Anti-immigrant Views
- In a 2014 Facebook post, Espinoza claimed, “Child molestation and rape are very numerous in this illegal alien demographic!”
- Espinoza claimed in a 2015 Buzzfeed interview that her organization is not “anti-immigrant,” but said, “We are against illegal aliens trespassing upon our soil.”
- In 2012, Espinoza was published in the far-right Social Contract Press, an anti-immigrant journal launched by white nationalist John Tanton, the founder of the modern-day anti-immigrant movement. In her piece, Espinoza wrote, “We must demand justice for American citizens, not ‘social justice’ for illegals. Insist that our elected officials remember that ‘We, the People,’ not the illegal aliens, are their constituents. And that the racism perpetrated by illegal invaders upon Americans of all ethnic backgrounds is real.”
- In the same piece, she wrote, “No one is immune to the illegal who drives wildly drunk, or the wanna-be gang-banger who needs to machete innocent citizens to gain entry and respect into the Latino or other gangs. We have uncovered the fact that Americans are under assault, a fact under-reported by the press, and unconnected by our elected leaders at all levels of government. Sanctuary cities, unsecured communities, human trafficking, molestations of our children, are all part of the vernacular of this disease that illegal immigration speaks, and must be addressed now!”
- When a conservative campus group at the University of Texas attempted to hold a “Catch an Illegal Alien Day,” Espinoza praised the group on social media.
- A year later, Espinoza was on the front cover of The Social Contract holding the Stolen Lives Quilt with the Contract’s editor, white nationalist Wayne Lutton.

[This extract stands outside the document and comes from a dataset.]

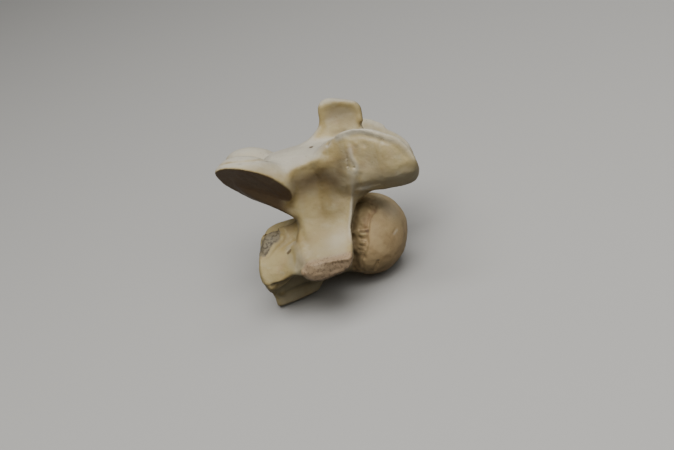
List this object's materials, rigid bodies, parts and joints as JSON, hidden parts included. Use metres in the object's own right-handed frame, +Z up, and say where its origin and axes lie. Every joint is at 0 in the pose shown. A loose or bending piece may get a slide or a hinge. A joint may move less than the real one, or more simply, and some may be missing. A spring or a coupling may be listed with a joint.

Lutton was a longtime member of the white supremacist Council of Conservative Citizens (CCC) and wrote for a number of white supremacist and Holocaust denial publications.
- Espinoza spoke at the annual Writers Workshop put on by the Social Contract Press in 2013.
- Espinoza has also attended FAIR’s annual Hold Their Feet to the Fire event in Washington, D.C., on multiple occasions.
- TRP has accepted over $155,000 in funding from U.S. Inc., Tanton’s umbrella organization.
- A 2013 post on the official TRP website cited The Daily Stormer, a neo-Nazi website. The title of the article TRP cited was, “Family Furious as Illegal Alien Let Out of Jail to Kill White People.”
- According to The New Yorker, the TRP website once declared, “Pro-amnesty special interests have spent millions on spreading the lie that the legalization of undocumented aliens is somehow good for America and American families.”
Anti-immigrant Activity
- TRP leader Maria Espinoza has promoted the debunked claim that 25 Americans are killed by undocumented immigrants every day. Depicting immigrants as criminals is a key talking point for the organization.
- TRP is one of the main anti-immigrant organizations fighting against so-called “sanctuary cities” in the United States. In 2015, after the San Francisco shooting death of Kathryn Steinle by an undocumented immigrant, Espinoza first called for a boycott of the city. She then travelled there for a memorial with other anti-immigrant activists including Rick Oltman, a former FAIR employee and speaker at gatherings of the white supremacist Council of Conservative Citizens (CCC). The press event focused on blaming San Francisco’s sanctuary policy for Steinle’s death.
- In a recent interview, Espinoza criticized elected officials in “sanctuary” locales, stating, “Use the laws that are on the books to actually prosecute these offenders, the sanctuary city mayors, sanctuary state governors, and all of these municipalities.”